# hissing from tweeters please help



## rxzoco (Aug 14, 2014)

*hissing from tweeters please help $20 on whoever can help me solve the problem!!!*

$20 on whoever can help me solve the problem!!! 
ill paypal you the money ideas please that can solve the hissing noise! 

i did a full sound system on my porsche cayenne zero hissing no engine whine nothing

i dont get why this one has hissing noise thanks please help!! 
also i tried a zapco amp for speakers it was so clear but caused engine whine 
i also try using a 800\4 alpine digital amp still has hissing noise 

please help

hello guys
i am having a issue i have a 2004 sl55
i did a full sound system on it
and the tweeters are having a hissing noise from tweeters when car is idle
there is no hissing noise when car is just ignition on

i have 3 way focal krx3 for the fronts
powered by phoenix gold ti 1000\4

very thick monster cable rca

subwoofer 13" w5 shallow

powerd by a jl audio 500\1

with the new pioneer double din

with a monster cap

i have tried gounding it on battery to see what happens makes a worse hissing noise

now im using the ground near the pse pump which is a very firm ground

i have check rca speaker wire everything is monster cable

any idea? i even put a isolator ground loop still hissing

when i rev it no engine noise just hiss

please someone help should i ground it better i even try grounding the rca makes it worse

please help

sorry for poor english it is my 3rd language please help!!!


----------



## Beckerson1 (Jul 3, 2012)

look into relocating the stock hu ground. Sounds like a ground loop,


----------



## miniSQ (Aug 4, 2009)

Does the hissing noise get louder when the volume is turned up?

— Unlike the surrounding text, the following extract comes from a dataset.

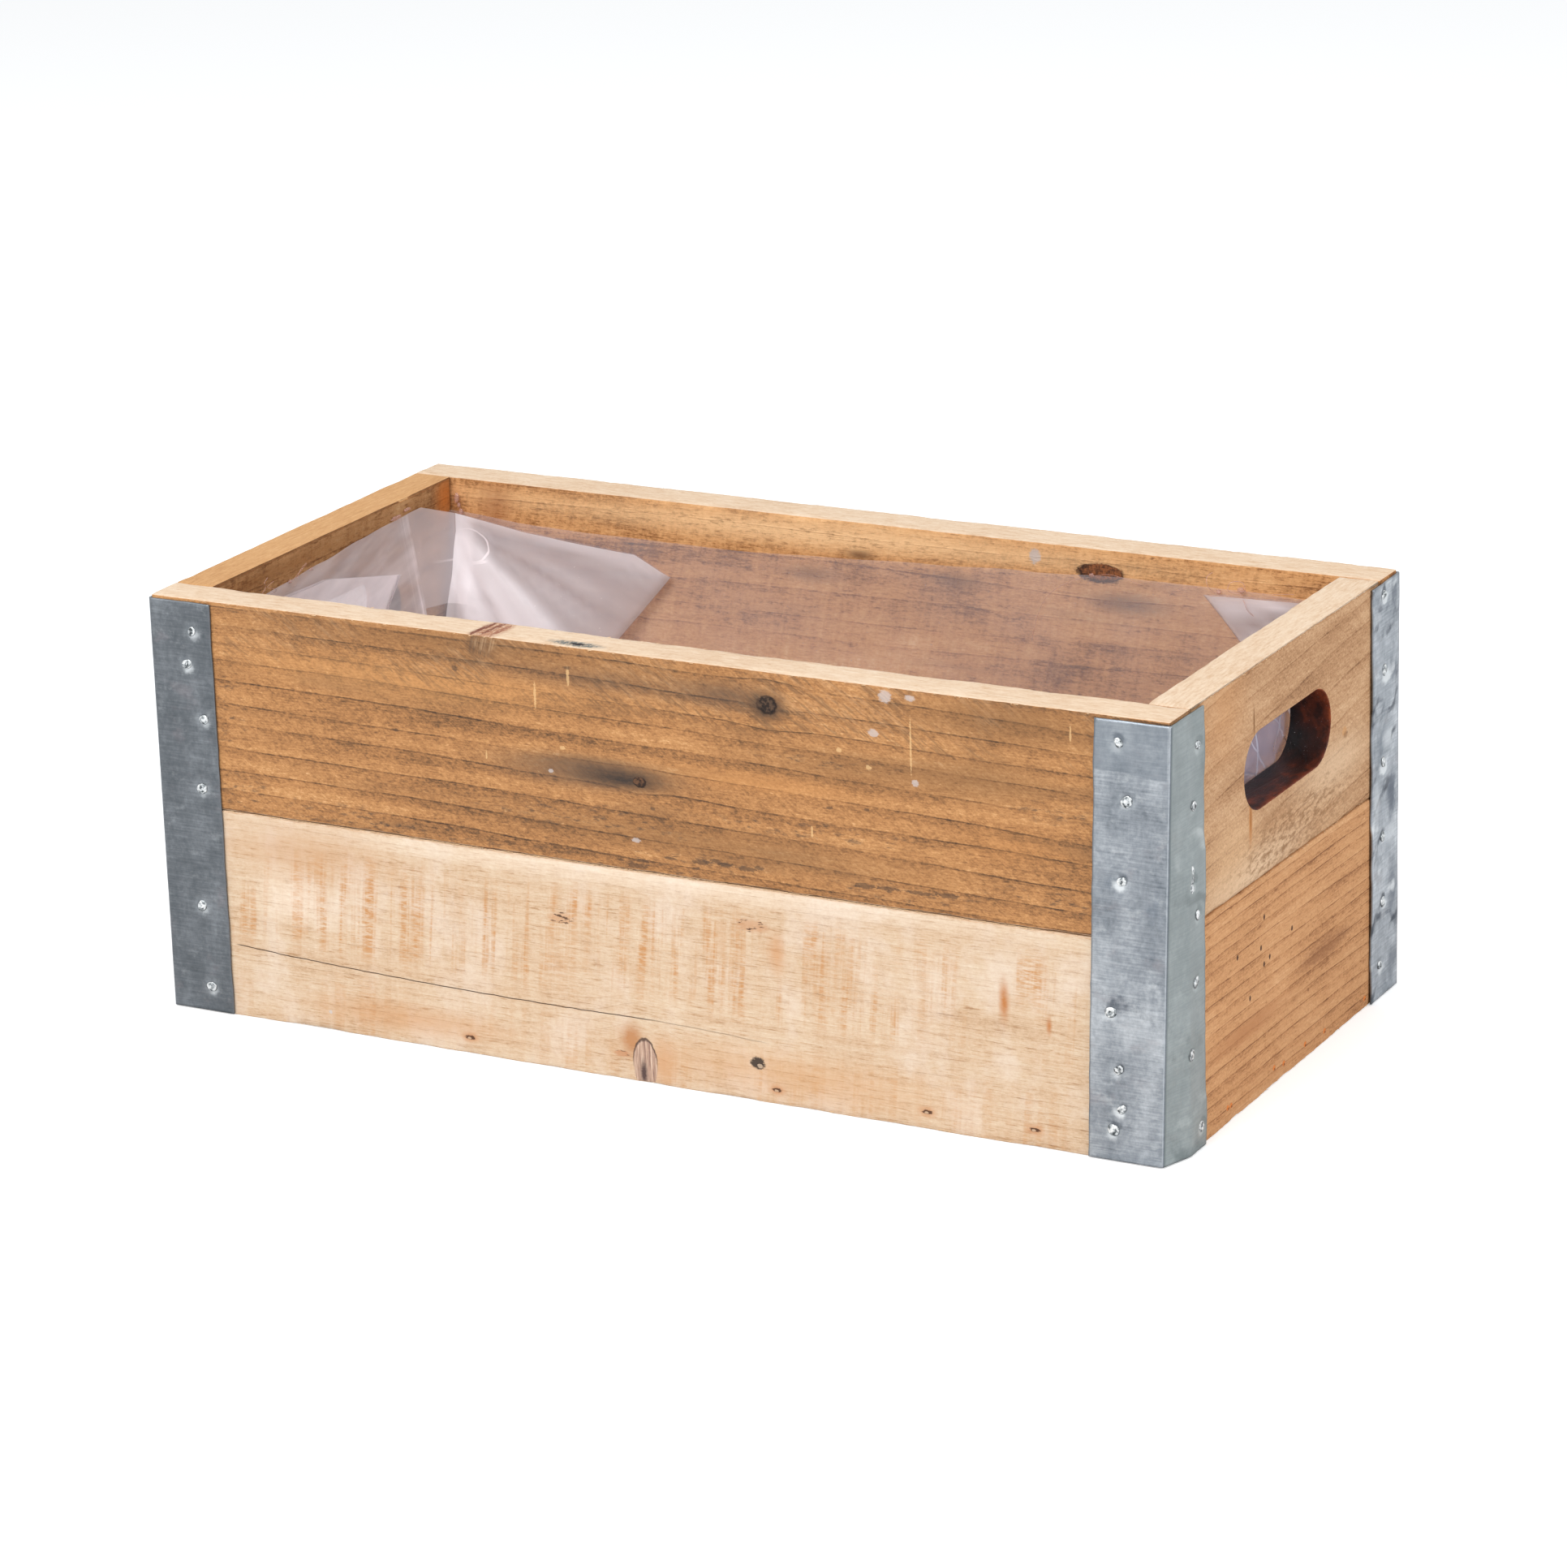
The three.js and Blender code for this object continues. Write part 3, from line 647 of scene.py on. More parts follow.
def front_upper_wood():
    wood = Wood("front_upper_wood", WEATHERED, 1, [
        {"at": (63, 182), "half": (4.8, 4.2), "light": (88, 68, 54), "dark": (44, 35, 31)},
        {"at": (-0.8, 139.4), "half": (3.2, 2.3), "light": (104, 74, 54)},
    ])
    for colour, at, half, strength in (
        (EARTH, (-90, 191), (150, 10), 0.45), (EARTH, (110, 158), (80, 10), 0.4),
        (EARTH, (176, 188), (60, 14), 0.6), (EARTH, (165, 162), (44, 13), 0.5),
        (EARTH, (30, 116), (140, 10), 0.45), ((214, 156, 98), (-110, 172), (110, 12), 0.55),
        ((204, 142, 84), (60, 147), (60, 6), 0.45), ((204, 142, 84), (180, 134), (34, 10), 0.3),
    ):
        wood.smudge(colour, at, half, strength)
    wood.strokes((104, 80, 60), 165, 196, 1.4, 0.55)
    wood.strokes((214, 168, 122), 172, 196, 1.5, 0.3)
    for colour, at, half, strength in (
        (SOOT, (-20, 183), (84, 7), 0.45), (SOOT, (44, 184), (32, 8), 0.7),
        ((70, 58, 50), (63, 181), (11, 8), 1.2), (SOOT, (-28, 140.5), (56, 9), 0.9),
        ((64, 55, 50), (-8, 139.6), (28, 5.5), 1.2), ((112, 80, 56), (-78, 193), (10, 7), 0.9),
    ):
        wood.smudge(colour, at, half, strength)
    wood.scrape((-77, 192), (9, 6), (92, 70, 56), 0.7)
    wood.scrape((-75, 193), (8, 4), (206, 166, 124), 0.45)
    wood.draw_knots()
    for at, half in (
        ((0, 101), (44, 5)), ((26, 107), (38, 5)), ((128, 105), (46, 5)), ((-212, 146), (10, 20)),
        ((-206, 110), (16, 12)), ((-150, 104), (50, 7)), ((-90, 103), (60, 6)), ((-30, 120), (70, 7)),
        ((90, 160), (40, 4)), ((190, 112), (34, 6)), ((80, 128), (70, 5)), ((200, 150), (30, 6)),
    ):
        wood.specks(at, half)
    for at, half in (
        ((119.2, 192.4), (3.2, 2.8)), ((113.4, 175.7), (2.7, 1.8)), ((132.8, 155.9), (1.8, 1.6)),
        ((-3.5, 112.6), (2.2, 1.1)), ((131, 193), (2.4, 1.4)), ((-45, 139), (1.4, 1.0)),
    ):
        wood.mark(PUTTY, at, half, 0.62)
    for at, half in (
        ((131, 172), (0.5, 13)), ((97, 166), (1.2, 1.0)), ((111, 160), (1.3, 1.1)),
        ((83, 128), (0.5, 2.6)), ((-34.6, 183), (0.7, 5)), ((-51.5, 173), (0.6, 6)),
        ((-38.7, 150.3), (1.4, 0.8)), ((-77.5, 142.2), (0.4, 2)), ((205, 186), (0.5, 4)),
    ):
        wood.mark(STRAW, at, half, 0.55, 0, 1.3)
    for at, half in SEAM_STAINS:
        wood.mark((74, 60, 52), at, half, 0.62, 0, 1.6)
    for colour, at, half, lean, strength in (
        ((176, 128, 100), (-77.2, -114), (7.6, 16), 0.03, 1.1),
        ((118, 70, 54), (-82.2, -115), (1.5, 12), 0.1, 1.5),
        ((128, 80, 62), (-77.6, -113), (1.6, 12), 0.1, 1.2),
        ((150, 100, 78), (-73, -114), (1.2, 11), 0.05, 1.0),
        ((104, 108, 106), (-32, -119.5), (14, 3.4), -0.3, 1.0),
        ((44, 38, 38), (-31.4, -119.6), (4.0, 1.3), 0, 1.6),
    ):
        wood.on_rim(colour, at, half, lean, strength)
    return wood.finish()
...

Does the hissing get softer when turning the gain down?


----------



## Airforceyooper (Sep 22, 2005)

gain set too high? Too crappy of a signal coming form the HU? try a line driver, crank it to max output, roughly 8 or 9 volts, then turn the gain on your amp all the way down. 

No need for your $20. Put it toward the line driver. Pac Audio PDLC21.


----------



## 2010hummerguy (Oct 7, 2009)

Check that amp chassis' are not grounded to vehicle metal.
Ground HU locally.
Double check main amp ground and test for voltage drop.
Make sure RCAs are not grounding out to vehicle metal anywhere.


----------



## gijoe (Mar 25, 2008)

No noise when the car is on, but not running, correct? When the car is running, there is hiss, but it's not RPM dependent? Are you certain the hiss only comes from the tweeters? Sometimes noise comes in on certain frequencies, so it may sound worse with the tweeters, but may also be coming through the other speakers. Carefully listen to all other speakers to see if they also have noise, even if it's slight noise it could be the same problem. This will help isolate the problem to certain channels, making the problem easier to solve.

As mentioned, does turning the gain down help? What tweeters are you running? If they have a very high sensitivity and the gain is a bit too high, that could be the issue. 

There are several things it could be, but I think you need to verify how many channels are having problems with 100% certainty before you start pulling things apart.


----------



## rxzoco (Aug 14, 2014)

@minisq the hissing noise is standard hiss when music is off. but when i pause the song if i put volume to 30 of course the hissing becomes louder . 

i already try dissconnecting the rca to see if its the rca still hissing noise..


----------



## rxzoco (Aug 14, 2014)

@air force yooper my gains are actually not high at all . maybe 25%? 

@ gi joe 

correct no noise when car is not running. only when car is running has hiss. 
yes positive that its on tweeters . because i mounted it on pillar with pod and its very close i can hear from tweeters hiss . gains are low. i have the 3 way focal krx3 the yellow focal tweeters . 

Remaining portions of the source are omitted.